On some older Android devices it can be a few frames worth of latency, and in that case you could say it's amortized over a few frames. But since it all happens in parallel there's no real impact to the overall rendering performance. I expect for most devices the sorting in Spark is mostly a solved problem, especially with increasing memory bandwidth and shared CPU-GPU memory.
If you say 1 pass bucket sorting.. I assume you do sort the buckets as well?
I've implemented a radix sort on GPU to sort the splats (every frame).. and I'm not quite happy with performance yet. A radix sort (+ prefix scan) is quite involved with lot's of dedicated hierarchical compute shaders.. I might have to get back to tune it.
I might switch to float16s as well, I'm a bit hesitant, as 1 million+ splats, may exceed the precision of halfs.
We are purposefully trading off some sorting precision for speed with float16, and for scenes with large Z extents you'd probably get more Z-fighting, so I'm not sure if I'd recommend it for you if your goal is max reconstruction accuracy! But we'll likely add a 2-pass sort (i.e. radix sort with a large base / #buckets) in the future for higher precision (user selectable so you can decide what's more important for you). But I will say that implementing a sort on the CPU is much simpler than on the GPU, so it opens up possibilities if you're willing to do a readback from GPU to CPU and tolerate at least 1 frame of latency (usually not perceivable).

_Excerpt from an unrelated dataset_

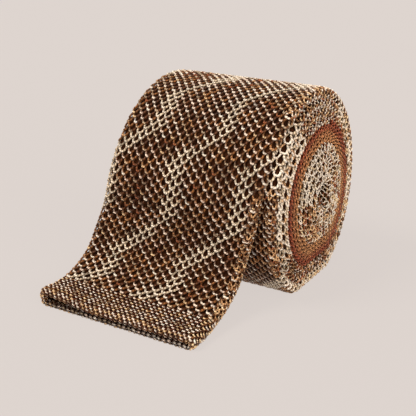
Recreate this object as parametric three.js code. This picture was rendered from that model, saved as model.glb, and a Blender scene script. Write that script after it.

You might want to consider using words (16 bit integer) instead of halfs? Then you can use all the 65k value precision in a range you choose (by remapping 32bit floats to words), potentially adjust it every frame, or with a delay.
Yeah you're right, using float16 gets us 0x7C00 buckets of resolution only. We could explicitly turn it into a log encoding and spread it over 2^16 buckets and get 2x the range there! Other renderers do this dynamic per-frame range adjustment, we could do that too.
Do you have a picture of the installation at the science museum?
The color just rotates through the oklab space (change hue only).